To do: Can all of these lines be returned exactly?

Dataset content:
___
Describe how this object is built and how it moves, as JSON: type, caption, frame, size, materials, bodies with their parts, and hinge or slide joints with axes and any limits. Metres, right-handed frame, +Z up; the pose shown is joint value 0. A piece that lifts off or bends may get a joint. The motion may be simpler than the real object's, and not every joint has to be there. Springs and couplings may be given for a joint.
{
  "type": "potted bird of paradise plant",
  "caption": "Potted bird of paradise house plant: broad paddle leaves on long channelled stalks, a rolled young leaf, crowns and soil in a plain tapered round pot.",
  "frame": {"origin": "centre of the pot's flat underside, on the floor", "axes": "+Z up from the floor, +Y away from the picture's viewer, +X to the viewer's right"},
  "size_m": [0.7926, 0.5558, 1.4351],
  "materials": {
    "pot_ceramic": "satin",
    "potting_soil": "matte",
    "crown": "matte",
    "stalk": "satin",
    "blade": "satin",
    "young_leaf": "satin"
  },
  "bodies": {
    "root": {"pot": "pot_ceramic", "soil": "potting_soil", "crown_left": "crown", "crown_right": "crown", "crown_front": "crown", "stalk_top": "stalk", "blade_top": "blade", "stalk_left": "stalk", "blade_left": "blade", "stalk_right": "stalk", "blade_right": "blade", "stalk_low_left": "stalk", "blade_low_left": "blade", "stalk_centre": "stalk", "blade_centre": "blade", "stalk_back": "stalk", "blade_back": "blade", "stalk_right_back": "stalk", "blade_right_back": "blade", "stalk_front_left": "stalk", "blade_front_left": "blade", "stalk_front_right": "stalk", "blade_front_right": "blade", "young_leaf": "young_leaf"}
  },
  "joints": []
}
___
Solution to this exercise:
Describe how this object is built and how it moves, as JSON: type, caption, frame, size, materials, bodies with their parts, and hinge or slide joints with axes and any limits. Metres, right-handed frame, +Z up; the pose shown is joint value 0. A piece that lifts off or bends may get a joint. The motion may be simpler than the real object's, and not every joint has to be there. Springs and couplings may be given for a joint.
{
  "type": "potted bird of paradise plant",
  "caption": "Potted bird of paradise house plant: broad paddle leaves on long channelled stalks, a rolled young leaf, crowns and soil in a plain tapered round pot.",
  "frame": {"origin": "centre of the pot's flat underside, on the floor", "axes": "+Z up from the floor, +Y away from the picture's viewer, +X to the viewer's right"},
  "size_m": [0.7926, 0.5558, 1.4351],
  "materials": {
    "pot_ceramic": "satin",
    "potting_soil": "matte",
    "crown": "matte",
    "stalk": "satin",
    "blade": "satin",
    "young_leaf": "satin"
  },
  "bodies": {
    "root": {"pot": "pot_ceramic", "soil": "potting_soil", "crown_left": "crown", "crown_right": "crown", "crown_front": "crown", "stalk_top": "stalk", "blade_top": "blade", "stalk_left": "stalk", "blade_left": "blade", "stalk_right": "stalk", "blade_right": "blade", "stalk_low_left": "stalk", "blade_low_left": "blade", "stalk_centre": "stalk", "blade_centre": "blade", "stalk_back": "stalk", "blade_back": "blade", "stalk_right_back": "stalk", "blade_right_back": "blade", "stalk_front_left": "stalk", "blade_front_left": "blade", "stalk_front_right": "stalk", "blade_front_right": "blade", "young_leaf": "young_leaf"}
  },
  "joints": []
}